* BEGIN *

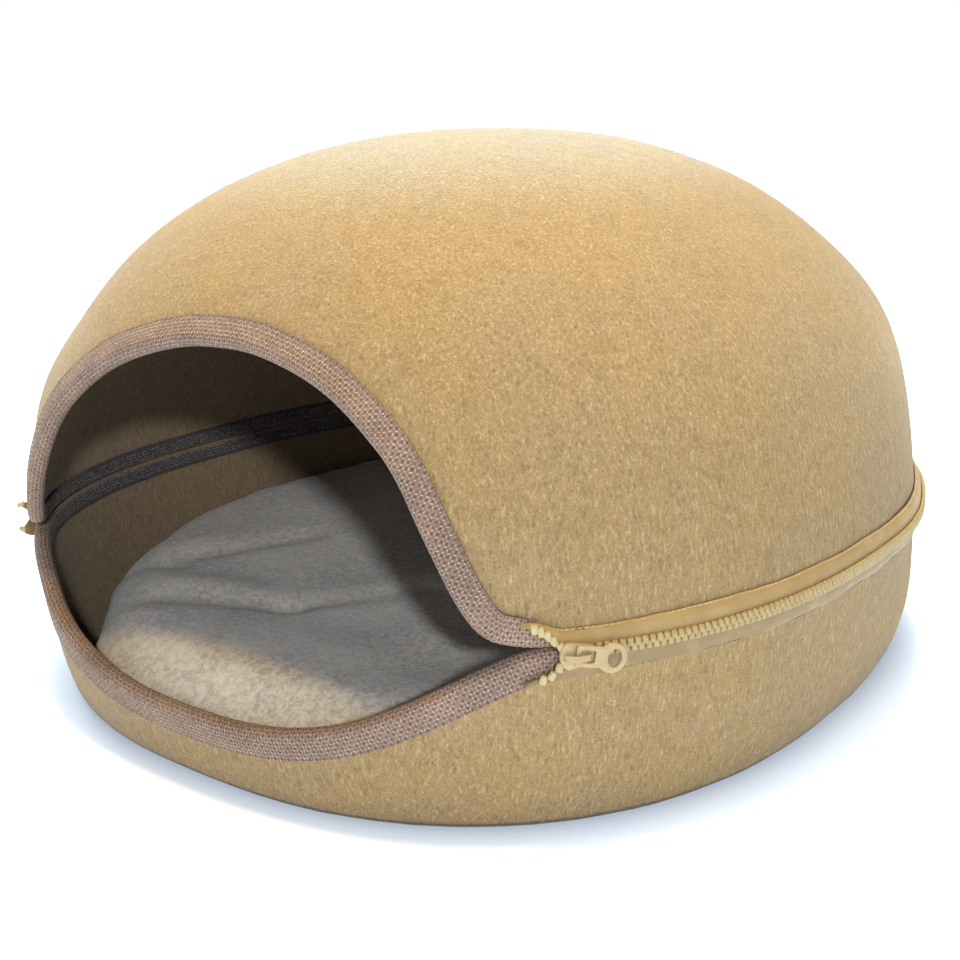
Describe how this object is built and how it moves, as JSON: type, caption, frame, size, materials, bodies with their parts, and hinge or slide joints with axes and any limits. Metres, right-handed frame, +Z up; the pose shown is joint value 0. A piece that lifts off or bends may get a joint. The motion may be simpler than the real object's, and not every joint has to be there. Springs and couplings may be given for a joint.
{
  "type": "felt cat cave",
  "caption": "Moulded felt dome zipped onto a moulded felt bowl, with an eye-shaped doorway edged in folded binding and a loose plush cushion inside.",
  "frame": {"origin": "centre of the flat underside, on the floor", "axes": "+Z up, the doorway faces -Y, the zip's slider is at the doorway's +X corner"},
  "size_m": [0.4515, 0.4706, 0.275],
  "materials": {
    "felt": "camel heather moulded felt, matt",
    "binding": "taupe woven mesh binding",
    "tape": "smooth golden zip tape",
    "teeth": "pale yellow moulded teeth",
    "slider": "cream yellow enamel",
    "plush": "grey short plush"
  },
  "bodies": {
    "root": {"dome_felt": "felt", "bowl_felt": "felt", "dome_binding": "binding", "bowl_binding": "binding", "zip_tape_upper": "tape", "zip_tape_lower": "tape", "zip_chain": "teeth", "zip_end_upper": "teeth", "zip_end_lower": "teeth", "zip_tail_upper": "teeth", "zip_tail_lower": "teeth", "slider_body": "slider", "slider_pull": "slider", "cushion": "plush"}
  },
  "joints": []
}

* END *

## What the exercise asks
Using the listing above, reproduce each line without omission.

## Answer in full
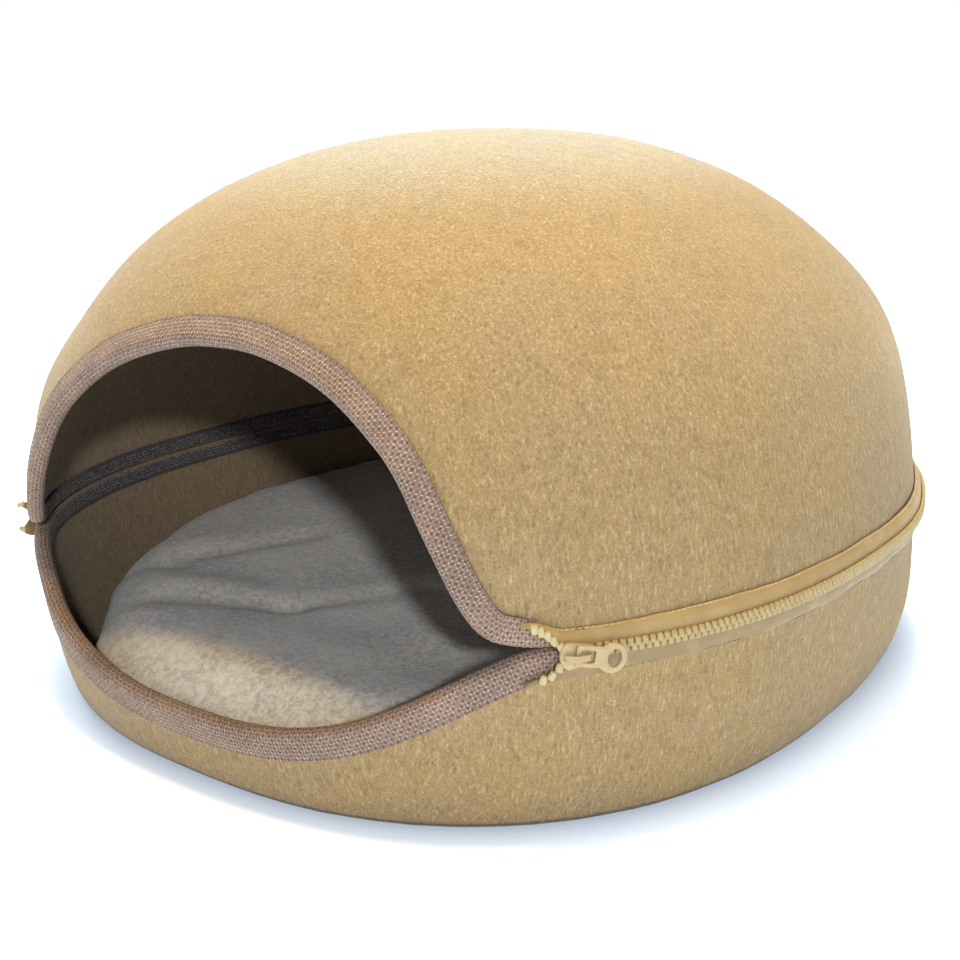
Describe how this object is built and how it moves, as JSON: type, caption, frame, size, materials, bodies with their parts, and hinge or slide joints with axes and any limits. Metres, right-handed frame, +Z up; the pose shown is joint value 0. A piece that lifts off or bends may get a joint. The motion may be simpler than the real object's, and not every joint has to be there. Springs and couplings may be given for a joint.
{
  "type": "felt cat cave",
  "caption": "Moulded felt dome zipped onto a moulded felt bowl, with an eye-shaped doorway edged in folded binding and a loose plush cushion inside.",
  "frame": {"origin": "centre of the flat underside, on the floor", "axes": "+Z up, the doorway faces -Y, the zip's slider is at the doorway's +X corner"},
  "size_m": [0.4515, 0.4706, 0.275],
  "materials": {
    "felt": "camel heather moulded felt, matt",
    "binding": "taupe woven mesh binding",
    "tape": "smooth golden zip tape",
    "teeth": "pale yellow moulded teeth",
    "slider": "cream yellow enamel",
    "plush": "grey short plush"
  },
  "bodies": {
    "root": {"dome_felt": "felt", "bowl_felt": "felt", "dome_binding": "binding", "bowl_binding": "binding", "zip_tape_upper": "tape", "zip_tape_lower": "tape", "zip_chain": "teeth", "zip_end_upper": "teeth", "zip_end_lower": "teeth", "zip_tail_upper": "teeth", "zip_tail_lower": "teeth", "slider_body": "slider", "slider_pull": "slider", "cushion": "plush"}
  },
  "joints": []
}